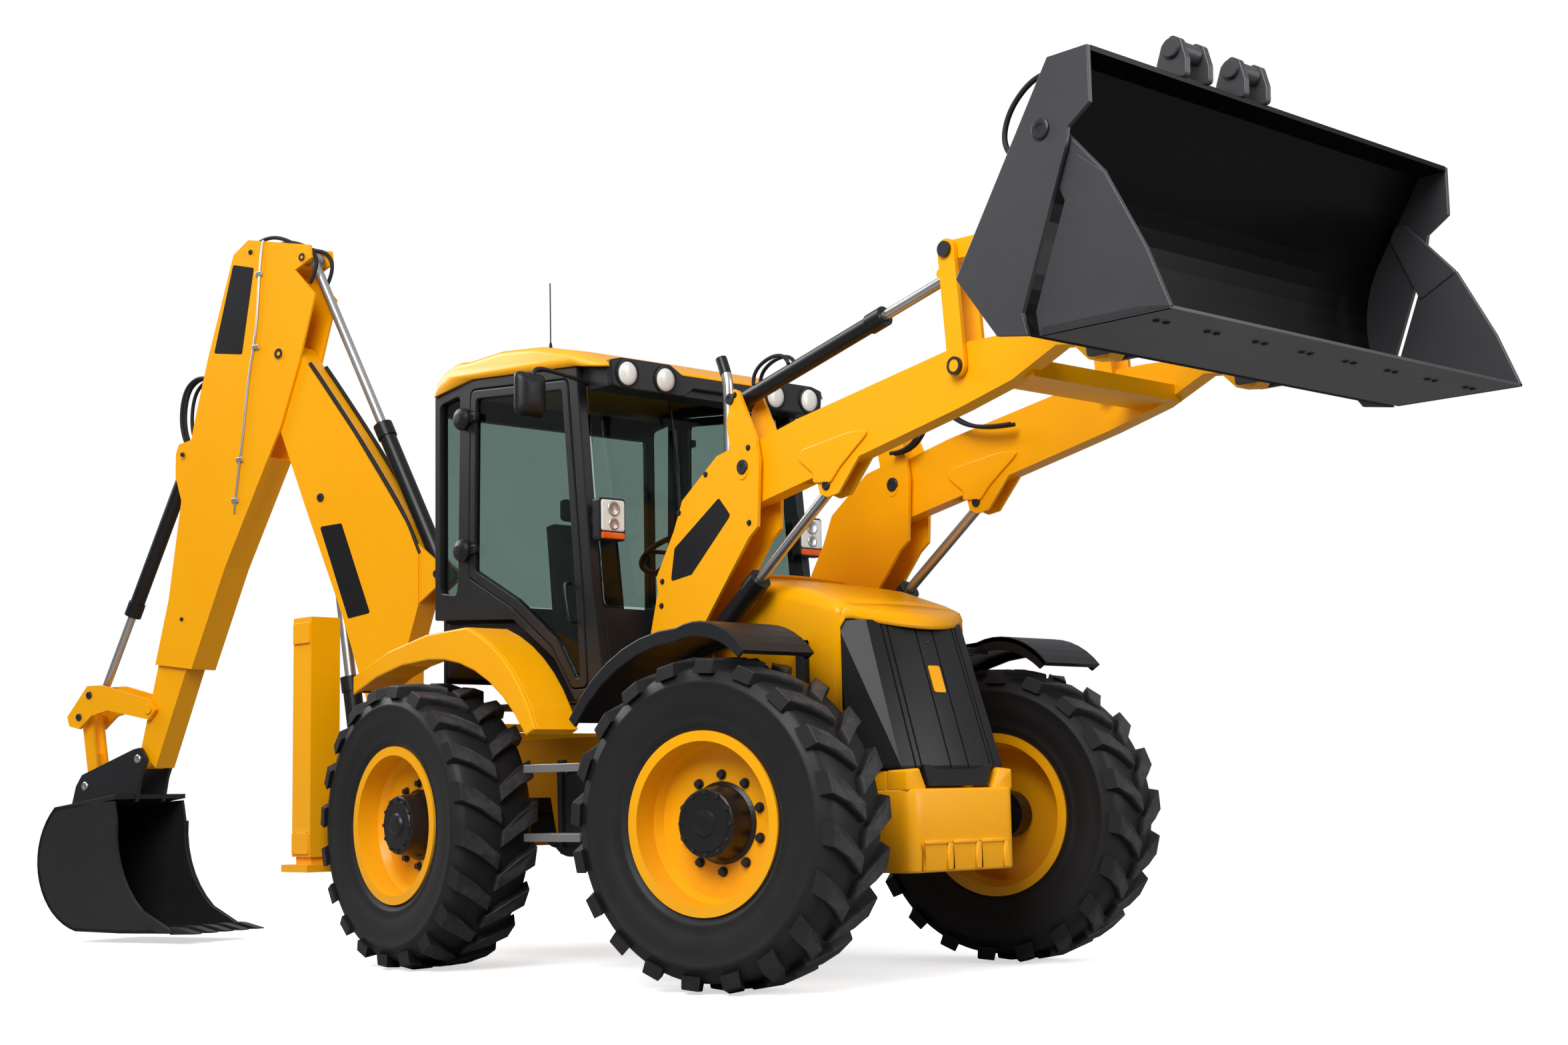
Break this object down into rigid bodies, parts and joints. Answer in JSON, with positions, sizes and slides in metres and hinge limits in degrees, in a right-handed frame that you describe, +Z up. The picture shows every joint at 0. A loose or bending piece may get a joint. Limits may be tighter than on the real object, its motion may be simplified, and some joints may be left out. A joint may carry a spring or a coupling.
{
  "type": "backhoe loader",
  "caption": "Backhoe loader with large steered wheels, glazed cab, clam loader bucket at the front, and a side-shift backhoe with an extending dipper behind.",
  "frame": {"origin": "on the ground at the middle of the machine as it stands parked", "axes": "+X forward, +Y to the left, +Z up"},
  "size_m": [9.0497, 2.6382, 4.31],
  "materials": {
    "yellow_paint": "gloss yellow enamel",
    "black_paint": "satin black enamel",
    "chrome": "polished rod",
    "dark_steel": "dark pin steel",
    "tyre": "matt black rubber",
    "black_plastic": "matt black",
    "glass": "clear, slightly grey",
    "seat_fabric": "dark cloth"
  },
  "bodies": {
    "chassis": {"axles": "yellow_paint", "cab_frame": "yellow_paint", "cab_glass": "glass", "cab_roof": "yellow_paint", "console": "black_plastic", "cowl": "yellow_paint", "engine": "black_paint", "front_fenders": "black_plastic", "grille": "black_plastic", "loader_towers": "yellow_paint", "mainframe": "yellow_paint", "nose": "yellow_paint", "rear_fenders": "yellow_paint", "rear_frame": "yellow_paint", "seat": "seat_fabric", "steps_tanks": "black_paint"},
    "knuckle_front_left": {"knuckle_front_left": "yellow_paint"},
    "wheel_front_left": {"rim_front_left": "yellow_paint", "tyre_front_left": "tyre"},
    "knuckle_front_right": {"knuckle_front_right": "yellow_paint"},
    "wheel_front_right": {"rim_front_right": "yellow_paint", "tyre_front_right": "tyre"},
    "knuckle_rear_left": {"knuckle_rear_left": "yellow_paint"},
    "wheel_rear_left": {"rim_rear_left": "yellow_paint", "tyre_rear_left": "tyre"},
    "knuckle_rear_right": {"knuckle_rear_right": "yellow_paint"},
    "wheel_rear_right": {"rim_rear_right": "yellow_paint", "tyre_rear_right": "tyre"},
    "bonnet": {"bonnet": "yellow_paint"},
    "door_right": {"door_right": "glass"},
    "door_left": {"door_left": "glass"},
    "stabiliser_leg_right": {"stabiliser_leg_right": "yellow_paint"},
    "stabiliser_leg_left": {"stabiliser_leg_left": "yellow_paint"},
    "loader_arms": {"loader_arms": "yellow_paint"},
    "lift_barrels": {"lift_barrels": "black_paint"},
    "lift_rods": {"lift_rods": "chrome"},
    "tip_barrels": {"tip_barrels": "black_paint"},
    "tip_rods": {"tip_rods": "chrome"},
    "lever_pins": {"lever_pins": "dark_steel"},
    "tip_levers": {"tip_levers": "yellow_paint"},
    "link_pins": {"link_pins": "dark_steel"},
    "tip_links": {"tip_links": "yellow_paint"},
    "bucket_pins": {"bucket_pins": "dark_steel"},
    "loader_bucket": {"loader_bucket": "black_paint"},
    "clam_jaw": {"clam_jaw": "black_paint"},
    "carriage": {"carriage": "yellow_paint"},
    "kingpost": {"kingpost": "yellow_paint"},
    "boom": {"boom": "yellow_paint"},
    "boom_barrel": {"boom_barrel": "black_paint"},
    "boom_rod": {"boom_rod": "chrome"},
    "dipper": {"dipper": "yellow_paint"},
    "dipper_barrel": {"dipper_barrel": "black_paint"},
    "dipper_rod": {"dipper_rod": "chrome"},
    "dipper_extension": {"dipper_extension": "yellow_paint"},
    "hoe_ram_barrel": {"hoe_ram_barrel": "black_paint"},
    "hoe_ram_rod": {"hoe_ram_rod": "chrome"},
    "bellcrank": {"bellcrank": "yellow_paint"},
    "hoe_link": {"hoe_link": "yellow_paint"},
    "hoe_bucket": {"hoe_bucket": "black_paint"}
  },
  "joints": [
    {"name": "steer_front_right", "type": "hinge", "parent": "chassis", "child": "knuckle_front_right", "pos_m": [1.887, -0.772, 0.707], "axis": [0, 0, 1], "range_deg": [-31.5, 8]},
    {"name": "steer_rear_right", "type": "hinge", "parent": "chassis", "child": "knuckle_rear_right", "pos_m": [-0.333, -0.772, 0.707], "axis": [0, 0, 1], "range_deg": [-17, 22.5]},
    {"name": "steer_front_left", "type": "hinge", "parent": "chassis", "child": "knuckle_front_left", "pos_m": [1.887, 0.772, 0.707], "axis": [0, 0, 1], "range_deg": [-31.52, 8.02]},
    {"name": "steer_rear_left", "type": "hinge", "parent": "chassis", "child": "knuckle_rear_left", "pos_m": [-0.333, 0.772, 0.707], "axis": [0, 0, 1], "range_deg": [-17.02, 22.52]},
    {"name": "spin_front_left", "type": "hinge", "parent": "knuckle_front_left", "child": "wheel_front_left", "pos_m": [1.8433, 0.97075, 0.707], "axis": [-0.2147, 0.9767, 0], "continuous": true},
    {"name": "spin_front_right", "type": "hinge", "parent": "knuckle_front_right", "child": "wheel_front_right", "pos_m": [1.9307, -0.97075, 0.707], "axis": [-0.2147, 0.9767, 0], "continuous": true},
    {"name": "spin_rear_left", "type": "hinge", "parent": "knuckle_rear_left", "child": "wheel_rear_left", "pos_m": [-0.3227, 0.97524, 0.707], "axis": [0.0506, 0.9987, 0], "continuous": true},
    {"name": "spin_rear_right", "type": "hinge", "parent": "knuckle_rear_right", "child": "wheel_rear_right", "pos_m": [-0.3433, -0.97524, 0.707], "axis": [0.0506, 0.9987, 0], "continuous": true},
    {"name": "bonnet_hinge", "type": "hinge", "parent": "chassis", "child": "bonnet", "pos_m": [1.247, 0, 1.762], "axis": [0, -1, 0], "range_deg": [0, 45]},
    {"name": "door_right_hinge", "type": "hinge", "parent": "chassis", "child": "door_right", "pos_m": [-0.323, -0.749, 2.4], "axis": [0, 0, -1], "range_deg": [0, 80]},
    {"name": "door_left_hinge", "type": "hinge", "parent": "chassis", "child": "door_left", "pos_m": [-0.323, 0.749, 2.4], "axis": [0, 0, 1], "range_deg": [0, 80]},
    {"name": "stabiliser_right", "type": "slide", "parent": "chassis", "child": "stabiliser_leg_right", "axis": [0, 0, -1], "range_m": [0, 0.55]},
    {"name": "stabiliser_left", "type": "slide", "parent": "chassis", "child": "stabiliser_leg_left", "axis": [0, 0, -1], "range_m": [0, 0.55]},
    {"name": "loader_lift", "type": "hinge", "parent": "chassis", "child": "loader_arms", "pos_m": [1.622, 0, 2.29], "axis": [0, -1, 0], "range_deg": [-63, 28]},
    {"name": "loader_tip", "type": "hinge", "parent": "bucket_pins", "child": "loader_bucket", "pos_m": [3.712, 0, 2.56], "axis": [0, -1, 0], "range_deg": [-45, 40]},
    {"name": "clam", "type": "hinge", "parent": "loader_bucket", "child": "clam_jaw", "pos_m": [4.001, 0, 3.208], "axis": [0, -1, 0], "range_deg": [0, 70]},
    {"name": "bucket_level", "type": "hinge", "parent": "loader_arms", "child": "bucket_pins", "pos_m": [3.712, 0, 2.56], "axis": [0, -1, 0], "range_deg": [-28.02, 63.02]},
    {"name": "lever_level", "type": "hinge", "parent": "loader_arms", "child": "lever_pins", "pos_m": [2.949, 0, 2.577], "axis": [0, -1, 0], "range_deg": [-28.02, 63.02]},
    {"name": "lever_tip", "type": "hinge", "parent": "lever_pins", "child": "tip_levers", "pos_m": [2.949, 0, 2.577], "axis": [0, -1, 0], "range_deg": [-45.02, 40.02]},
    {"name": "link_level", "type": "hinge", "parent": "tip_levers", "child": "link_pins", "pos_m": [2.907, 0, 3.082], "axis": [0, -1, 0], "range_deg": [-63.02, 28.02]},
    {"name": "link_tip", "type": "hinge", "parent": "link_pins", "child": "tip_links", "pos_m": [2.907, 0, 3.082], "axis": [0, -1, 0], "range_deg": [-40.02, 45.02]},
    {"name": "lift_ram_swing", "type": "hinge", "parent": "chassis", "child": "lift_barrels", "pos_m": [0.997, 0, 1.31], "axis": [0, -1, 0], "range_deg": [-10.91, 4.86]},
    {"name": "lift_ram", "type": "slide", "parent": "lift_barrels", "child": "lift_rods", "axis": [0.7961, 0, 0.6051], "range_m": [-0.50293, 0.22358]},
    {"name": "tip_ram_swing", "type": "hinge", "parent": "chassis", "child": "tip_barrels", "pos_m": [1.547, 0, 2.64], "axis": [0, -1, 0], "range_deg": [-63.18, 28.09]},
    {"name": "tip_ram", "type": "slide", "parent": "tip_barrels", "child": "tip_rods", "axis": [0.9678, 0, 0.2518], "range_m": [-0.2538, 0.28551]},
    {"name": "side_shift", "type": "slide", "parent": "chassis", "child": "carriage", "axis": [0, 1, 0], "range_m": [-0.55, 0.55]},
    {"name": "slew", "type": "hinge", "parent": "carriage", "child": "kingpost", "pos_m": [-1.693, 0, 0.875], "axis": [0, 0, 1], "range_deg": [-104, 68]},
    {"name": "boom_lower", "type": "hinge", "parent": "kingpost", "child": "boom", "pos_m": [-1.93076, -0.07725, 0.9], "axis": [0.309, -0.9511, 0], "range_deg": [-10, 106]},
    {"name": "dipper_out", "type": "hinge", "parent": "boom", "child": "dipper", "pos_m": [-2.75818, -0.3461, 3.56], "axis": [-0.309, 0.9511, 0], "range_deg": [-3, 90]},
    {"name": "dipper_extend", "type": "slide", "parent": "dipper", "child": "dipper_extension", "axis": [-0.3785, -0.123, -0.9174], "range_m": [0, 1.1]},
    {"name": "hoe_bucket_open", "type": "hinge", "parent": "dipper_extension", "child": "hoe_bucket", "pos_m": [-3.80244, -0.6854, 1.118], "axis": [-0.309, 0.9511, 0], "range_deg": [-66, 74]},
    {"name": "boom_ram_swing", "type": "hinge", "parent": "kingpost", "child": "boom_barrel", "pos_m": [-2.12573, -0.1406, 0.43], "axis": [-0.309, 0.9511, 0], "range_deg": [-98.58, 9.32]},
    {"name": "boom_ram", "type": "slide", "parent": "boom_barrel", "child": "boom_rod", "axis": [-0.1471, -0.0478, 0.988], "range_m": [-0.80043, 0.0756]},
    {"name": "dipper_ram_swing", "type": "hinge", "parent": "boom", "child": "dipper_barrel", "pos_m": [-1.62643, 0.02163, 2.13], "axis": [-0.309, 0.9511, 0], "range_deg": [-0.19, 5.16]},
    {"name": "dipper_ram", "type": "slide", "parent": "dipper_barrel", "child": "dipper_rod", "axis": [-0.427, -0.1387, 0.8935], "range_m": [-0.85351, 0.02855]},
    {"name": "hoe_bellcrank", "type": "hinge", "parent": "dipper_extension", "child": "bellcrank", "pos_m": [-3.73397, -0.66315, 1.422], "axis": [-0.309, 0.9511, 0], "range_deg": [-52.53, 58.89]},
    {"name": "hoe_link_swing", "type": "hinge", "parent": "bellcrank", "child": "hoe_link", "pos_m": [-4.30365, -0.84825, 1.395], "axis": [-0.309, 0.9511, 0], "range_deg": [-34.91, 31.14]},
    {"name": "hoe_ram_swing", "type": "hinge", "parent": "dipper_extension", "child": "hoe_ram_barrel", "pos_m": [-3.51427, -0.59177, 3.03], "axis": [-0.309, 0.9511, 0], "range_deg": [-3.01, 3.37]},
    {"name": "hoe_ram", "type": "slide", "parent": "hoe_ram_barrel", "child": "hoe_ram_rod", "axis": [-0.4228, -0.1374, -0.8957], "range_m": [-0.47513, 0.42378]}
  ],
  "couplings": [
    {"joint": "steer_front_left", "follows": "steer_front_right", "ratio": 1},
    {"joint": "steer_rear_left", "follows": "steer_rear_right", "ratio": 1},
    {"joint": "bucket_level", "follows": "loader_lift", "ratio": -1},
    {"joint": "lever_level", "follows": "loader_lift", "ratio": -1},
    {"joint": "lever_tip", "follows": "loader_tip", "ratio": 1},
    {"joint": "link_level", "follows": "loader_lift", "ratio": 1},
    {"joint": "link_tip", "follows": "loader_tip", "ratio": -1},
    {"joint": "lift_ram_swing", "follows": "loader_lift", "ratio": 0.1728},
    {"joint": "lift_ram", "follows": "loader_lift", "m_per_rad": 0.4573},
    {"joint": "tip_ram_swing", "follows": "loader_lift", "ratio": 1.0026},
    {"joint": "tip_ram", "follows": "loader_tip", "m_per_rad": -0.3634},
    {"joint": "boom_ram_swing", "follows": "boom_lower", "ratio": -0.9298},
    {"joint": "boom_ram", "follows": "boom_lower", "m_per_rad": -0.4326},
    {"joint": "dipper_ram_swing", "follows": "dipper_out", "ratio": 0.0571},
    {"joint": "dipper_ram", "follows": "dipper_out", "m_per_rad": -0.5433},
    {"joint": "hoe_bellcrank", "follows": "hoe_bucket_open", "ratio": 0.7956},
    {"joint": "hoe_link_swing", "follows": "hoe_bucket_open", "ratio": -0.4715},
    {"joint": "hoe_ram_swing", "follows": "hoe_bucket_open", "ratio": 0.0453},
    {"joint": "hoe_ram", "follows": "hoe_bucket_open", "m_per_rad": -0.3678}
  ]
}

★ ★ ★ ★ ★

* TASK PROMPT *
Search the listing for the word "bodies". Copy every line in which it occurs.

* RESULT *
Break this object down into rigid bodies, parts and joints. Answer in JSON, with positions, sizes and slides in metres and hinge limits in degrees, in a right-handed frame that you describe, +Z up. The picture shows every joint at 0. A loose or bending piece may get a joint. Limits may be tighter than on the real object, its motion may be simplified, and some joints may be left out. A joint may carry a spring or a coupling.
  "bodies": {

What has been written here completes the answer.